▶ [SET TASK] Emit an exact copy of the lines running from the start of the records to the line containing "const middleLowerKeyHeight = 9;", both included.

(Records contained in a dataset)
════════

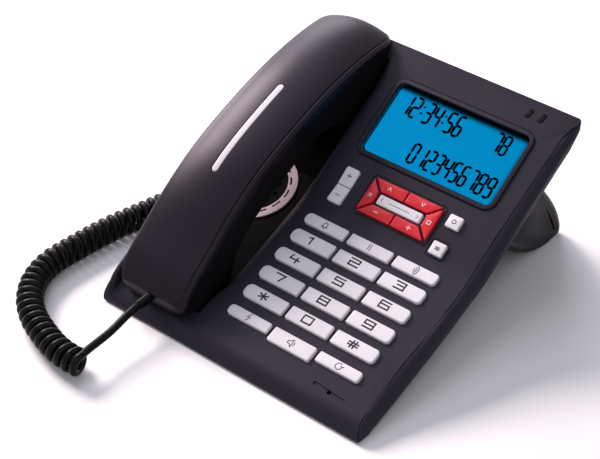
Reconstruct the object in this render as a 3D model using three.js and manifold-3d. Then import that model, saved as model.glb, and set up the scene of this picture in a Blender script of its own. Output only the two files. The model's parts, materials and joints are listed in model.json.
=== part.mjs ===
// A desk telephone with a tilted display, a keypad and a corded handset.
// Millimetres, +Z up, +Y to the rear, the origin on the table under the middle of the telephone.
import * as THREE from 'three';
import { mergeVertices } from 'three/addons/utils/BufferGeometryUtils.js';
import Module from 'manifold-3d';

const wasm = await Module();
wasm.setup();

// Clearances
const gap = 0.3;
const overrun = 20;
const overcut = 2;

// Widths from left to right: a margin, the cradle pan, a gap, the keypad and a margin
const leftMargin = 8.2;
const panClearance = 2.2;
const panToKeys = 12.7;
const rightMargin = 20.5;

// Body
const bodyFront = -103.5;
const bodyRear = 88.5;
const cornerRadius = 6;
const keypadTilt = THREE.MathUtils.degToRad(17.5);
const displayTilt = THREE.MathUtils.degToRad(30.5);
const foldY = -3.6;
const foldZ = 38.4;
const foldRadius = 60;
const noseRadius = 13;
const skirtDepth = 7.5;
const rearLip = 3.5;
const rearLipRun = 10;
const wall = 2.5;
const rearRim = 6.5;
const frontLift = 1.2;
const sideCurveShares = [[0, 0.97], [0.06, 0.948], [0.15, 0.928], [0.24, 0.942], [0.42, 0.962],
  [0.6, 0.966], [0.82, 0.972], [0.93, 0.986], [1, 1]];

// Tray of the bottom casing
const trayWall = 2.2;
const trayLeftInset = 7.6;
const trayRightInset = 15.7;
const trayFrontInset = 6.5;
const trayRearInset = 9.5;
const speakerRoom = 4;
const flangeDepth = 4.8;

// Cradle pan
const lipRun = 10;
const panFlat = 19.7;
const panDepth = 10;
const pocketDepth = 11;
const pocketLead = 22;
const pocketRamp = 5;

// Keys
const keyRise = 1.8;
const keyClearance = 0.3;
const keyTravel = 1.2;
const keyEdge = 0.5;
const keyCorner = 0.9;
const keyEndRadius = 3.4;
const flangeWidth = 0.7;
const flangeThickness = 1;
const columns = 3;
const keyWidth = 27.4;
const keyHeight = 8.6;
const columnGap = 2.4;
const rowPitch = 14;
const firstRow = -17.2;
const upperKeyHeight = 7.2;
const upperKeyGap = 4.6;
const lowerKeyHeight = 6.4;
const lowerKeyGap = 6.6;
const middleLowerKeyHeight = 9;

// Programming cluster, placed from the keypad's middle line
const clusterX = 1.2;
const clusterY = 18.7;
const clusterWidth = 45.3;
const clusterHeight = 21.7;
const clusterBand = 6.6;
const clusterSplit = 0.9;
const barWidth = 28.3;
const barHeight = 5.9;
const rockerX = -35.6;
const rockerY = 17.1;
const rockerWidth = 8.8;
const rockerLength = 22.5;
const smallKeyWidth = 8.4;
const smallKeyHeight = 7.7;
const smallKeyX = 32.9;
const upperSmallKeyY = 25;
const lowerSmallKeyY = 7.9;
const pivotRadius = 0.8;
const pivotReach = 1.2;
const rockerClearance = 0.4;
const valley = 0.7;

// Display
const windowX = 1.8;
const windowY = 63.4;
const windowInset = 0.8;
const windowHeight = 45.1;
const windowCorner = 4;
const windowThickness = 2;
const bezelMargin = 2.8;
const bezelLip = 1.1;
const panelMargin = 1.5;
const panelThickness = 4;
const indicatorY = 98.5;
const indicatorX = 39.3;
const indicatorPitch = 8;
const indicatorRadius = 1.4;

// Boards and mats
const matThickness = 1.5;
const boardThickness = 1.6;
const boardMargin = 2.5;
const foldMargin = 2.5;
const matMargin = 0.7;
const matOverlap = 2;
const displayBoardEnd = 70;
const ribThickness = 1.2;

// Loudspeaker and its ring
const ringShift = 7;
const speakerSetback = 0.5;
const ringRadius = 24;
const ringWidth = 5.5;
const ringRecess = 1;
const ringRise = 0.9;
const ringSlotWidth = 1.1;
const ringSlotInset = 3.9;
const ringSlotCount = 14;
const ringSlotShare = 0.62;
const speakerRadius = 17;
const speakerThickness = 3.8;
const grilleHoleRadius = 1.6;
const grilleCircle = 8;
const grilleCount = 6;

// Hands-free microphone
const slotX = 33.5;
const slotDrop = 8.4;
const slotLength = 21;
const slotWidth = 2.6;
const slotDepth = 1;
const slotTurn = THREE.MathUtils.degToRad(-4.5);
const soundHoleRadius = 1.1;
const microphoneRadius = 3;
const microphoneThickness = 3;

// Hook
const plungerWidth = 7;
const plungerLength = 4;
const plungerTravel = 4;

// Handset
const handsetHalfWidth = 23.8;
const handsetSetback = 5.5;
const handsetLength = 190;
const earDepth = 12.5;
const handsetWall = 2.2;
const handsetEdge = 2.6;
const partingDrop = 6.5;
const handsetCrown = 5.8;
const crownRunShare = 0.35;
const sliceShares = [0, 0.3, 0.6, 0.85];
const backShares = [[0, 0.13], [0.042, 0.25], [0.121, 0.387], [0.226, 0.555], [0.358, 0.717],
  [0.516, 0.85], [0.674, 0.948], [0.832, 1], [0.947, 0.997], [0.99, 0.955], [1, 0.9]];
const gripShares = [[0.959, 0.575], [0.897, 0.645], [0.817, 0.68], [0.71, 0.667], [0.57, 0.608],
  [0.336, 0.487], [0.149, 0.348], [0.076, 0.25], [0.036, 0.14]];
const earFrontShare = 0.758;
const earRearShare = 0.945;
const mouthRun = 7.35;
const partingShare = 0.085;
const lipClearance = 1.2;
const mitreShare = 0.5;
const stripWidth = 3.6;
const stripFrontShare = 0.287;
const stripRearShare = 0.597;
const stripRecess = 1.2;
const receiverRadius = 14;
const receiverThickness = 6;
const soundHolePitch = 5;

// Stand and feet
const standInset = 12.7;
const standFront = 36;
const standReach = 102.9;
const standWall = 3;
const footRadius = 6;
const footThickness = 2;
const footInset = 30.2;
const footSetback = 13;
const standShares = [[0.052, 0.526], [0.142, 0.414], [0.336, 0.224], [0.575, 0.069], [0.8, 0], [0.979, 0],
  [1, 0.034], [1, 0.103], [0.889, 0.362], [0.755, 0.569], [0.65, 0.759]];
const standHollowShares = [[0.02, 1.1], [0.09, 0.54], [0.19, 0.43], [0.36, 0.26], [0.58, 0.12], [0.8, 0.052],
  [0.94, 0.052], [0.87, 0.3], [0.72, 0.53], [0.62, 0.7], [0.585, 1.1]];

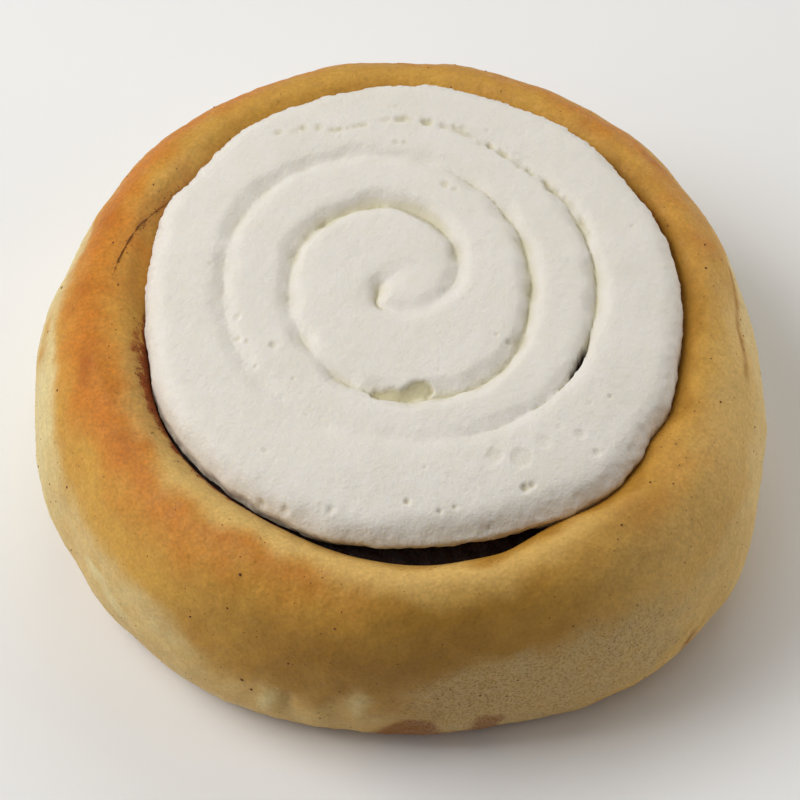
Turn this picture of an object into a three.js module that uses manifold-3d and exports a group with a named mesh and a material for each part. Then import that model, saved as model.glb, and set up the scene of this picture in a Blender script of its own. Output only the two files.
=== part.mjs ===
// A frosted sweet bun: a coiled yeast dough bun, the cinnamon filling rolled up in it, and a
// spiral of white frosting piped into the hollow of its top.
// Units are millimetres and +Z is up. The origin is the middle of the underside, on the table.
// Headings are degrees seen from above, anticlockwise from +X. The bun's front faces -Y.

import * as THREE from 'three';
import { mergeVertices } from 'three/addons/utils/BufferGeometryUtils.js';
import Module from 'manifold-3d';

const wasm = await Module();
wasm.setup();

const { clamp, degToRad, euclideanModulo, lerp, radToDeg, smoothstep } = THREE.MathUtils;
const FULL_TURN = 360;
const MERGE_DISTANCE = 1e-4;

// Dough, outside
const BUN_RADIUS = 52.5;
const RIM_HEIGHT = 34.7;
const WIDEST_HEIGHT = 13.5;
const SHOULDER_WIDTH = 12;
const SHOULDER_FULLNESS = 2.1;
const BASE_INSET = 8;
const BASE_FULLNESS = 2.2;
// A lobe is a wave round an outline: how many crests it has, their size and the heading of one
const BUN_LOBES = [
  { crests: 2, size: 0.64, heading: 118 },
  { crests: 3, size: 0.87, heading: 82 },
  { crests: 4, size: 0.55, heading: 46 },
  { crests: 5, size: 0.35, heading: 41 },
];
const BUN_SIDES = 60;
const BASE_ANGLES = [90, 72, 54, 36, 18];
const SHOULDER_ANGLES = [0, 15, 30, 45, 58];
const RIM_STEPS = [0.3, 0.55, 0.75, 0.9, 1];

// Frosting seen from above. Its lobe of one crest sets it a little off the bun's middle.
const FROSTING_RADIUS = 38.2;
const FROSTING_LOBES = [
  { crests: 1, size: 1.3, heading: 33 },
  { crests: 2, size: 0.93, heading: 99 },
  { crests: 3, size: 0.43, heading: 101 },
];

// The hollow of the top, which holds the frosting. It reaches further out at the front.
const WELL_GAP = 0.35;
const WELL_BULGE = 1.7;
const WELL_BULGE_HEADING = 274;
const WELL_BULGE_WIDTH = 22;
const WELL_FLOOR_HEIGHT = 29.4;
const WELL_WALL_INSETS = [0.5, 1.1];
const LIP_DROP = 3;
const LIP_WIDTH = 4;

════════

▶ [ANSWER]
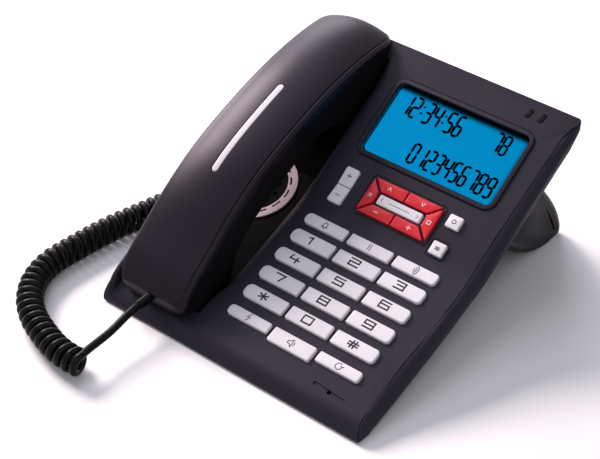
Reconstruct the object in this render as a 3D model using three.js and manifold-3d. Then import that model, saved as model.glb, and set up the scene of this picture in a Blender script of its own. Output only the two files. The model's parts, materials and joints are listed in model.json.
=== part.mjs ===
// A desk telephone with a tilted display, a keypad and a corded handset.
// Millimetres, +Z up, +Y to the rear, the origin on the table under the middle of the telephone.
import * as THREE from 'three';
import { mergeVertices } from 'three/addons/utils/BufferGeometryUtils.js';
import Module from 'manifold-3d';

const wasm = await Module();
wasm.setup();

// Clearances
const gap = 0.3;
const overrun = 20;
const overcut = 2;

// Widths from left to right: a margin, the cradle pan, a gap, the keypad and a margin
const leftMargin = 8.2;
const panClearance = 2.2;
const panToKeys = 12.7;
const rightMargin = 20.5;

// Body
const bodyFront = -103.5;
const bodyRear = 88.5;
const cornerRadius = 6;
const keypadTilt = THREE.MathUtils.degToRad(17.5);
const displayTilt = THREE.MathUtils.degToRad(30.5);
const foldY = -3.6;
const foldZ = 38.4;
const foldRadius = 60;
const noseRadius = 13;
const skirtDepth = 7.5;
const rearLip = 3.5;
const rearLipRun = 10;
const wall = 2.5;
const rearRim = 6.5;
const frontLift = 1.2;
const sideCurveShares = [[0, 0.97], [0.06, 0.948], [0.15, 0.928], [0.24, 0.942], [0.42, 0.962],
  [0.6, 0.966], [0.82, 0.972], [0.93, 0.986], [1, 1]];

// Tray of the bottom casing
const trayWall = 2.2;
const trayLeftInset = 7.6;
const trayRightInset = 15.7;
const trayFrontInset = 6.5;
const trayRearInset = 9.5;
const speakerRoom = 4;
const flangeDepth = 4.8;

// Cradle pan
const lipRun = 10;
const panFlat = 19.7;
const panDepth = 10;
const pocketDepth = 11;
const pocketLead = 22;
const pocketRamp = 5;

// Keys
const keyRise = 1.8;
const keyClearance = 0.3;
const keyTravel = 1.2;
const keyEdge = 0.5;
const keyCorner = 0.9;
const keyEndRadius = 3.4;
const flangeWidth = 0.7;
const flangeThickness = 1;
const columns = 3;
const keyWidth = 27.4;
const keyHeight = 8.6;
const columnGap = 2.4;
const rowPitch = 14;
const firstRow = -17.2;
const upperKeyHeight = 7.2;
const upperKeyGap = 4.6;
const lowerKeyHeight = 6.4;
const lowerKeyGap = 6.6;
const middleLowerKeyHeight = 9;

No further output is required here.